The implementation plan is deliberately mechanical. It is a list of tasks with clear completion criteria, designed to be executed by an AI agent or a human with equal success:

## Task 1: Schema and template manifest - [x] Create `bootstrap.schema.json` (JSON Schema v7) - [x] Create `templates/bootstrap.jsonc` matching schema - [x] Validate template against schema (manual `npx ajv-cli`) - [x] Test: edit `template.bootstrap.jsonc` → invalid → schema rejects ## Task 2: Discovery and runbooks - [x] Write `discovery.md` (filesystem → phase mapping) - [x] Write phase runbooks 01–08 under `phases/`

The checkboxes map directly to implementation work. No ambiguity about what "done" means.


How AI agents use these documents

This is where the methodology gets its name. The spec and plan are designed to be consumed by AI agents as much as by humans.

When I start working on a feature, I load the spec into the agent's context first. The agent reads the problem, goals, and locked decisions. Then I load the plan. The agent executes tasks in order, checking off each box, and asks for clarification only when a task has ambiguity the documents did not resolve.

The locked decisions are particularly useful for agents. Without them, an agent might suggest a fundamentally different architecture than what was agreed upon. With them, the agent stays within the established boundaries and spends its effort on implementation, not re-architecture.

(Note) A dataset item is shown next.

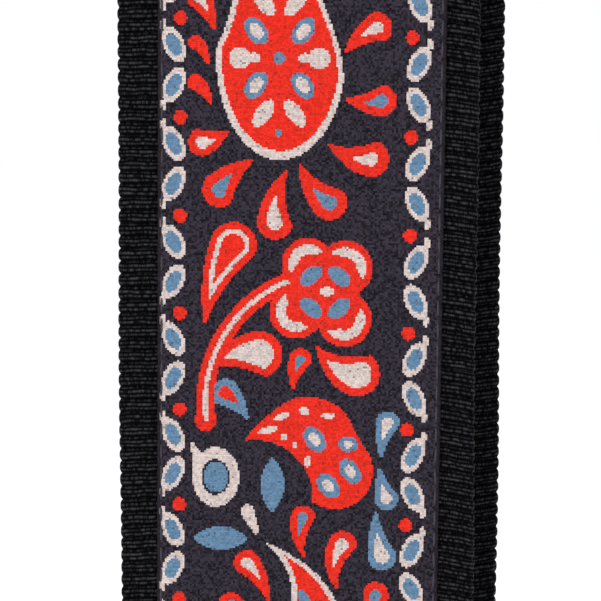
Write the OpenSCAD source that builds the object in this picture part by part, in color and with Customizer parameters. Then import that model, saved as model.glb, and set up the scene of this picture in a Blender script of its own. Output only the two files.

What the process filters out

Writing a spec before coding has an unexpected side effect: it kills bad ideas cheaply.

Some features sound great in conversation but collapse under the weight of writing them down. When you force yourself to articulate the problem, goals, and non-goals, the features that do not hold up reveal themselves before you invest a single hour of coding. I have scrapped more features during the spec phase than during implementation, and each scrapped spec saved days of wasted work.

The non-goals section is the most powerful filter. Writing "we are not building X" forces you to acknowledge trade-offs explicitly. When a stakeholder asks for X later, you point to the spec and say "we decided against that here, and here is why."


The template

I keep a minimal spec template that I copy for every new feature:

# Feature Name — design (YYYY-MM-DD) **Status:** Draft | Approved | Superseded **Approach:** <one-line summary> **Spec:** <link to any upstream spec> --- ## 1. Problem ## 2. Goals ## 3. Non-goals ## 4. Locked decisions | Topic | Decision | ## 5. Approach

That is it. About 15 lines of structure that save weeks of rework.


The real superpower

The documentation is not the point. The point is that the analysis happens once, comprehensively, before anyone touches a codebase. The spec becomes the single source of truth for why decisions were made. The plan becomes the executable roadmap. And the 24+ spec/plan pairs in the Fiscify repo alone form an architectural journal of every meaningful feature decision across the product's lifetime.

When I return to a feature six months later to add something, the spec tells me what the original designer was thinking. I can disagree with their choices, but I cannot claim ignorance of them.